4. Convert to a Roth IRA (if applicable)
If you’re expecting to be in a higher tax bracket during retirement, converting a Traditional IRA to a Roth IRA might make sense. Roth conversions allow you to pay taxes on your contributions now, and withdraw tax-free in the future. However, it’s crucial to consult a tax professional before making this move to avoid unexpected tax liabilities.
Common Mistakes to Avoid with IRA Investing
1. Waiting Too Long to Invest
The earlier you start IRA investing, the more time your money has to grow. Waiting until later in life to start investing can limit the benefits of compound interest, making it harder to reach your retirement goals.
2. Overlooking Fees
Certain mutual funds, ETFs, or even custodial fees associated with IRAs can eat into your returns over time. It’s essential to choose low-cost funds and be mindful of fees to maximize your retirement savings.
3. Failing to Adjust Investments Over Time
As you get closer to retirement, it’s essential to adjust your IRA investing strategy to become more conservative. This often means shifting from a stock-heavy portfolio to more bonds or fixed-income assets to protect your savings from market volatility.

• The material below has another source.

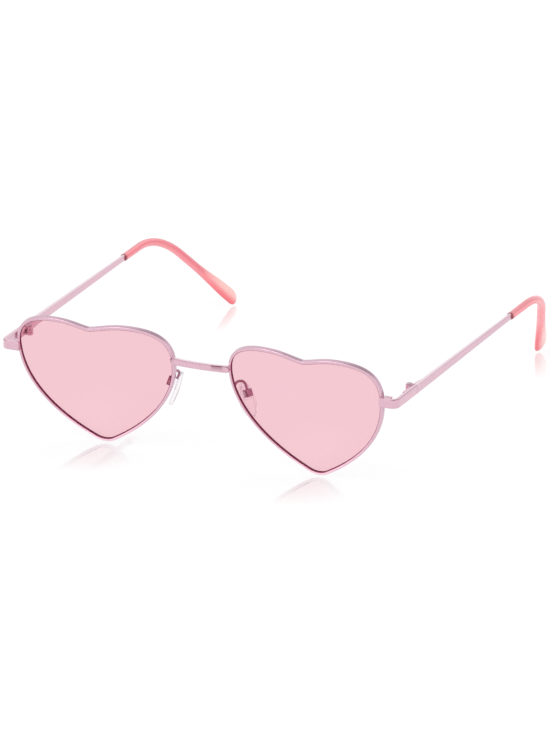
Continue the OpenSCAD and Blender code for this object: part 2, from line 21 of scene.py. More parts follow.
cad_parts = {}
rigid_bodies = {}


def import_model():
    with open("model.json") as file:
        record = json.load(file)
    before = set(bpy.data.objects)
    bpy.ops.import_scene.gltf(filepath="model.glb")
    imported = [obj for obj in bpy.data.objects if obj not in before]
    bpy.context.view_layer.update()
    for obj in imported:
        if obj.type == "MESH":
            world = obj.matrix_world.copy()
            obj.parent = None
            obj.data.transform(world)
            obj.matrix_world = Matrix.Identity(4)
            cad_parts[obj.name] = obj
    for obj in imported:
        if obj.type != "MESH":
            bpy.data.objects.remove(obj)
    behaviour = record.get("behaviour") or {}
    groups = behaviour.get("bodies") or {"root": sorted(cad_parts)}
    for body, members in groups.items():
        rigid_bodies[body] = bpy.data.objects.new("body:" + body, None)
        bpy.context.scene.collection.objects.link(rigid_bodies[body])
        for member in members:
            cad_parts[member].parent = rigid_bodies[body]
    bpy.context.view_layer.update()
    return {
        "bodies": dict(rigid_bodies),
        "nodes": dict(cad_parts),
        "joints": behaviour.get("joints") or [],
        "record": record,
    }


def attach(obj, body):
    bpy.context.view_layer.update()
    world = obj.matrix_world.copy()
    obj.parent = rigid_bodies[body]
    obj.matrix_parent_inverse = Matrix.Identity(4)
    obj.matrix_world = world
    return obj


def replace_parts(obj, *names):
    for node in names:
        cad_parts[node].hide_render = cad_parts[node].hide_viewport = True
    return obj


LOG = logging.getLogger("sunglasses")
MM = 0.001
UP = Vector((0, 0, 1))
BACK = Vector((0, 1, 0))
OUT = Vector((1, 0, 0))

CORNER_STEPS = 5
CORNER_POINTS = CORNER_STEPS + 1

Material = bpy.types.Material
Tree = bpy.types.NodeTree
Node = bpy.types.Node
Socket = bpy.types.NodeSocket
Faces = list[tuple[int, ...]]
Marks = dict[str, list[float]]


class Side(Enum):
    """The two mirrored halves, each with the sign of its X."""

    RIGHT = 1
    LEFT = -1

    @property
    def label(self) -> str:
        """The side's name in the names of its pieces."""
        return self.name.lower()


class Corner(Enum):
    """The corners of a round box in the order of its outline, far where the first coordinate is larger."""

    FAR_TOP = 0
    NEAR_TOP = 1
    NEAR_LOW = 2
    FAR_LOW = 3


def bezier(a: Vector, b: Vector, c: Vector, d: Vector, n: int) -> list[Vector]:
    """Points along a cubic curve.

    Args:
        a: Start point.
        b: Handle of the start.
        c: Handle of the end.
        d: End point, which is left out.
        n: Number of points.

    Returns:
        The points, from the start up to just before the end.
    """
    points = []
    for i in range(n):
        t = i / n
        s = 1 - t
        points.append(a * s**3 + b * (3 * s * s * t) + c * (3 * s * t * t) + d * t**3)
    return points


def ease(t: float) -> float:
    """A smooth step from 0 to 1."""
    c = min(1.0, max(0.0, t))
    return c * c * (3 - 2 * c)


def mix(a: float, b: float, t: float) -> float:
    """The value a share t of the way from a to b."""
    return a + (b - a) * t


def arc(start: float, end: float, n: int) -> list[float]:
    """Angles in radians from start to end degrees, both ends included."""
    return [math.radians(mix(start, end, i / n)) for i in range(n + 1)]


def round_box(width: float, height: float, radius: float) -> list[tuple[float, float]]:
    """The outline of a rectangle with round corners, about its middle.

    Args:
        width: Size along the first coordinate.
        height: Size along the second coordinate.
        radius: Radius of the corners, cut back where the box is too small for it.

    Returns:
        The outline's points, turning one way round.
    """
    r = min(radius, width * 0.499, height * 0.499)
    points = []
    for sx, sy, first in ((1, 1, 0), (-1, 1, 90), (-1, -1, 180), (1, -1, 270)):
        for a in arc(first, first + 90, CORNER_STEPS):
            x = sx * (width / 2 - r) + r * math.cos(a)
            y = sy * (height / 2 - r) + r * math.sin(a)
            points.append((x, y))
    return points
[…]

Conclusion: Making the Most of IRA Investing
IRA investing provides one of the best opportunities for building a secure retirement. Whether you opt for the tax-deferred benefits of a Traditional IRA or the tax-free growth of a Roth IRA, the key to success lies in starting early, diversifying your investments, and making consistent contributions.
By taking advantage of the investing flexibility IRAs offer and avoiding common pitfalls, you can create a solid retirement savings strategy that ensures financial freedom in your golden years.